To the right of the lakes is Highway 280 leading to San Francisco (about 20 miles from here) and to the left are the fog-shrouded coastal mountains beyond which lies the Pacific Ocean.

 

 

6466 Looking directly north up the San Andreas fault with the Crystal Springs lakes, and highway 280 on the right.

 

 

0247 Running across this picture from left to right is Highway 280 going south down the peninsula. The straight line coming up diagonally from the bottom left (starting about 1/4 of the way in from bottom left corner) is the Stanford Linear Accelerator. The E-gun with its 200 Mev injector is just off the bottom of this picture - at its top end the accelerator disappears into a small hill inside which are buried a high-energy and a low-energy PEP ring.

The road crossing Highway 280 (two overpasses) is Sand Hill Road, the primary address for the venture captal companies that fuel Silicon Valley.

The SLAC National Accelerator is a two-mile linear accelerator - the longest in the world. Originally a particle physics research center, SLAC is now a multipurpose laboratory for astrophysics, photon science, accelerator and particle physics research. Six scientists have been awarded the Nobel Prize for work carried out at SLAC

 

 

0652 In the hills toward the coast lies Westwind Barn. A community barn owned by the town of Los Altos Hills, it was originally donated to the town by the Hungarian Countess Margit Bessenyey

 

 

8348 A little to the east and north of San Jose is the Calaveras water reservoir. In the rainy season the hills are green, but more usualy they are a golden straw color. Far to the north, we can see Mount Diablo.

 

 

2624 San Francisco International airport lies on the edge of the bay. Highway 101 crosses this picture with San Francisco to the north (left) and San Jose to the south (right)

There are two runways side-by-side running roughly north-south and another two side-by-side running roughly east-west.

 

 

2623 A closer look at the terminal buildings at San Francisco International airport. At the front is the International Terminal stretching across between two parking garages. The "grills" that can be seen on the front of the two garages are in fact two spiral ramps which cars use to get from one level to another.

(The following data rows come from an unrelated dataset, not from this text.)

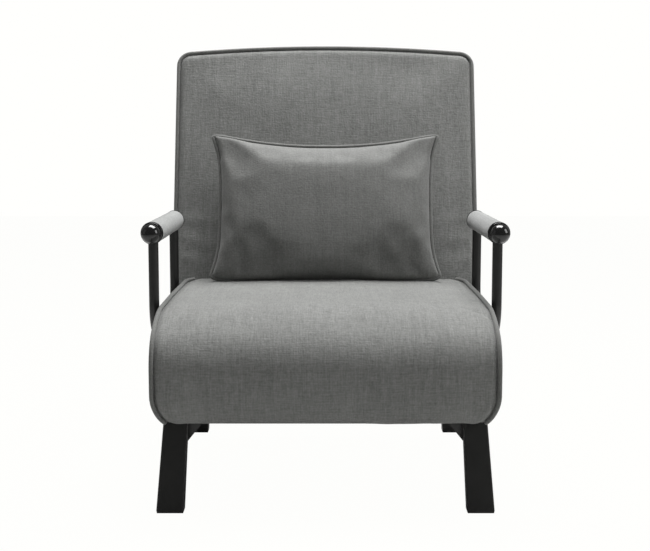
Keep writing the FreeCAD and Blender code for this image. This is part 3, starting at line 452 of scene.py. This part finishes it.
def bow(centre, radius, start, stop):
    """Points of an arc in the side view, from one angle to another in degrees."""
    count = max(3, round(abs(math.radians(stop - start)) * radius / CLOTH_STEP))
    angles = [math.radians(start + (stop - start) * k / count) for k in range(count + 1)]
    return [Vector((centre[0] + radius * math.cos(a), centre[1] + radius * math.sin(a)))
            for a in angles]


turned = math.radians(180 - ROLL_TURN)
towards = Vector((math.cos(turned), math.sin(turned)))
under_centre = (UNDER_RADIUS + FRONT_INSET, SEAT_UNDER + UNDER_RADIUS)
roll_centre = Vector((ROLL_RADIUS + FRONT_INSET, fold + ROLL_LIFT))
top_centre = roll_centre + towards * ROLL_RADIUS - towards * TOP_RADIUS
under_roll = bow(under_centre, UNDER_RADIUS, 270, 180)
front_roll = bow(roll_centre, ROLL_RADIUS, 180, 180 - ROLL_TURN)
front_roll += bow(top_centre, TOP_RADIUS, 180 - ROLL_TURN, 90)[1:]
cover_line = even([Vector((UNDER_DEPTH, SEAT_UNDER))] + under_roll + front_roll + [SEAT_REAR_TOP],
                  closed=False)
cover_normals = outward(cover_line, closed=False)
print("the cover's line has", len(cover_line), "points")

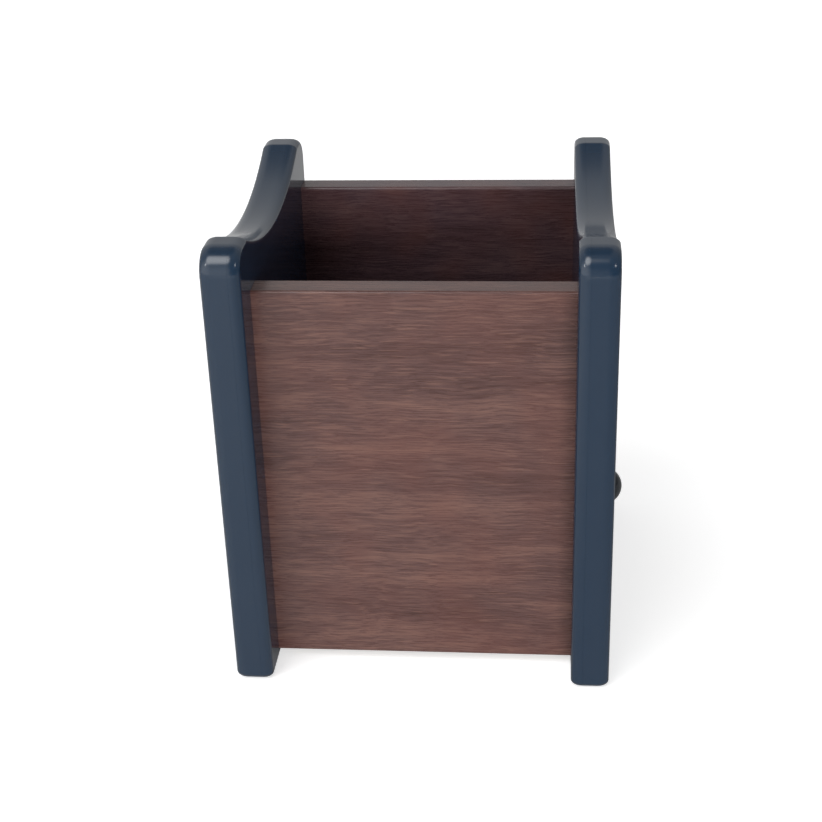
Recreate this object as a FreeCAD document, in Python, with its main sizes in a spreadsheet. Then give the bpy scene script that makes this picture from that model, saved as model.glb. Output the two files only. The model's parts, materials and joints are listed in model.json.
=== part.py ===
"""Pen stand with a drawer: two moulded side plates, wood-grain boards and a drawer that pulls out.

Frame: +Z up, +X to the right, +Y to the back, millimetres. The origin is the middle of the
whole outline on the ground, the knob included. Inside the functions X is measured from the
middle of the stand itself, and every piece is then placed by origin_shift.
"""
import FreeCAD
import Part
import math
import os
import re
import Sketcher

SIZES = [
    ("stand_width", 100.0, "across both side plates"),
    ("stand_depth", 103.0, "front to back of a side plate"),
    ("stand_height", 122.3, "top of the side plates' corners"),
    ("arc_dip", 8.2, "how far the concave top edge dips below the corners"),
    ("corner_radius", 5.4, "rounded top corners of a side plate"),
    ("top_flat", 6.0, "level stretch of the top edge beside each top corner"),
    ("crease_radius", 2.0, "rounding between a level stretch and the concave top"),
    ("foot_radius", 2.0, "rounded bottom corners of a side plate"),
    ("side_thickness", 10.0, "shell and liner together"),
    ("liner_thickness", 3.0, "inner plate of a side"),
    ("edge_radius", 1.7, "rounding of the shell's outer rim"),
    ("inner_edge_radius", 1.7, "rounding of the liner's rim"),
    ("seam_chamfer", 0.1, "bevel on both rims where shell and liner meet"),
    ("shell_wall", 2.2, "skin and rim of the shell"),
    ("hollow_foot_radius", 1.0, "bottom corners of the shell's hollow"),
    ("field_inset", 9.0, "plain rim around the recessed field outside"),
    ("field_depth", 0.8, "depth of the recessed field"),
    ("field_corner_radius", 3.0, "corners of the recessed field"),
    ("board_thickness", 8.0, "front and rear boards"),
    ("board_drop", 13.9, "boards' top edge below the side plates' corners"),
    ("board_bottom", 2.4, "bottom edge of the boards above the ground"),
    ("board_edge_radius", 0.4, "softened long edges of the boards"),
    ("front_recess", 11.0, "front board behind the side plates' front edges"),
    ("rear_recess", 1.0, "rear board inside the side plates' rear edges"),
    ("seat_depth", 1.0, "groove in the liner for a board's end"),
    ("fit_clearance", 0.1, "between pieces that are fixed together"),
    ("sliding_clearance", 0.3, "between the drawer and what guides it"),
    ("ledge_width", 6.0, "ledges moulded on the liners"),
    ("ledge_thickness", 4.0, "height of a ledge"),
    ("base_height", 8.9, "underside of the base board above the ground"),
    ("base_thickness", 3.0, "base board"),
    ("floor_thickness", 3.0, "floor of the pen compartment"),
    ("floor_gap", 3.5, "between the drawer's opening and the compartment floor"),
    ("flange_height", 3.0, "runner's flange under the tray"),
    ("flange_width", 7.0, "runner's flange, leg included"),
    ("leg_thickness", 2.0, "runner's upright leg"),
    ("leg_height", 10.0, "runner's upright leg above the base board"),
    ("opening_lip", 1.6, "how far the drawer front covers the liner's opening"),
    ("opening_height", 40.0, "drawer's opening in the shell"),
    ("opening_corner_radius", 1.5, "corners of the drawer's opening in the shell"),
    ("drawer_gap", 0.4, "gap around the drawer front"),
    ("tray_side_gap", 0.4, "tray inside the liner's opening"),
    ("tray_top_gap", 3.0, "tray below the top of the liner's opening"),
    ("tray_end_gap", 3.0, "closed tray to the left liner"),
    ("tray_wall", 2.0, "walls of the tray"),
    ("tray_floor", 1.8, "bottom of the tray"),
    ("tray_corner_radius", 3.0, "upright outer corners of the tray"),
    ("tray_rim", 1.0, "rounding of the tray's inner bottom edge"),
    ("drawer_travel", 55.7, "how far the drawer pulls out"),
    ("lug_length", 4.0, "stop lug along the travel"),
    ("lug_height", 8.0, "height of a stop lug"),
    ("lug_gap", 2.0, "stop lug above the runner's leg"),
    ("knob_diameter", 8.4, "round head of the knob"),
    ("knob_length", 5.2, "knob in front of the drawer front"),
    ("neck_diameter", 5.2, "neck of the knob"),
    ("neck_length", 1.0, "neck of the knob"),
    ("knob_flare", 0.8, "slope from the neck to the head"),
    ("dome_height", 2.0, "domed end of the knob"),
    ("knob_rounding", 0.5, "rounded rims of the knob's head"),
    ("knob_bore_depth", 3.3, "blind bore for the knob's screw"),
    ("knob_bite", 3.0, "how far the knob's screw enters the knob"),
    ("panel_shank_diameter", 2.8, "screws that hold the boards"),
    ("panel_head_diameter", 5.4, "screws that hold the boards"),
    ("panel_screw_length", 16.0, "screws that hold the boards"),
    ("small_shank_diameter", 2.0, "all the other screws"),
    ("small_head_diameter", 4.0, "all the other screws"),
    ("small_bite", 2.0, "how far a small screw enters its board or rail"),
    ("front_bite", 4.0, "how far the tray's screws enter the drawer front"),
    ("front_screw_inset", 12.0, "the drawer front's screws from the tray's sides"),
    ("tip_length", 1.2, "pointed end of a screw"),
    ("tip_flat_diameter", 0.4, "blunt end of a screw's point"),
    ("slot_width", 0.6, "cross slot in a screw's head"),
    ("slot_depth", 0.7, "cross slot in a screw's head"),
    ("thread_clearance", 0.05, "shank to the hole it bites in"),
    ("hole_clearance", 0.15, "shank to the hole it passes through"),
    ("pin_diameter", 4.0, "pins of the liner that hold the shell"),
    ("pin_length", 4.0, "pins of the liner that hold the shell"),
    ("pin_inset", 9.5, "pins from the side plate's front and rear edges"),
    ("lower_pin_rise", 5.5, "lower pins above the compartment floor's ledges"),
    ("upper_pin_drop", 17.6, "upper pins below the side plates' corners"),
    ("boss_wall", 1.5, "wall of the shell's sockets around the pins"),
    ("panel_screw_inset", 18.0, "screws from the boards' top and bottom edges"),
    ("floor_screw_inset", 12.0, "screws from the front and rear edges of the floors"),
    ("runner_screw_inset", 14.0, "screws from the ends of a runner"),
    ("overrun", 1.0, "how far a cutting shape runs past a face"),
]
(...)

Beyond the International Teminal is a ring road to which all the domestic terminals are connected, with the control tower in the middle of the ring furthest away from us.

 

 

0042 In this picture, the terminal buildings are hidden from view behind the plane's instrument panel (black area bottom right corner) but we have a good view of the two main parallel runways at San Francisco Airport. Under the more usual weather conditions, planes will approach from over the bay and land on one of these runways coming towards the viewer.

Weather permitting, aircraft taking off use the two runways that cross this picture horizontally.

 

 

8329 And finally, two more pictures that show the stunning colors that can be seen when just the right light conditions and cloud cover come together.

 

 

This is the view the pilot sees on returning in the evening towards Palo Alto. We have just crossed the East Bay Hills and are heading west across the Bay, but the sun is still high enough in the sky to not get in our eyes, and the cloud cover diffuses the light to show off the colors reflected by the water.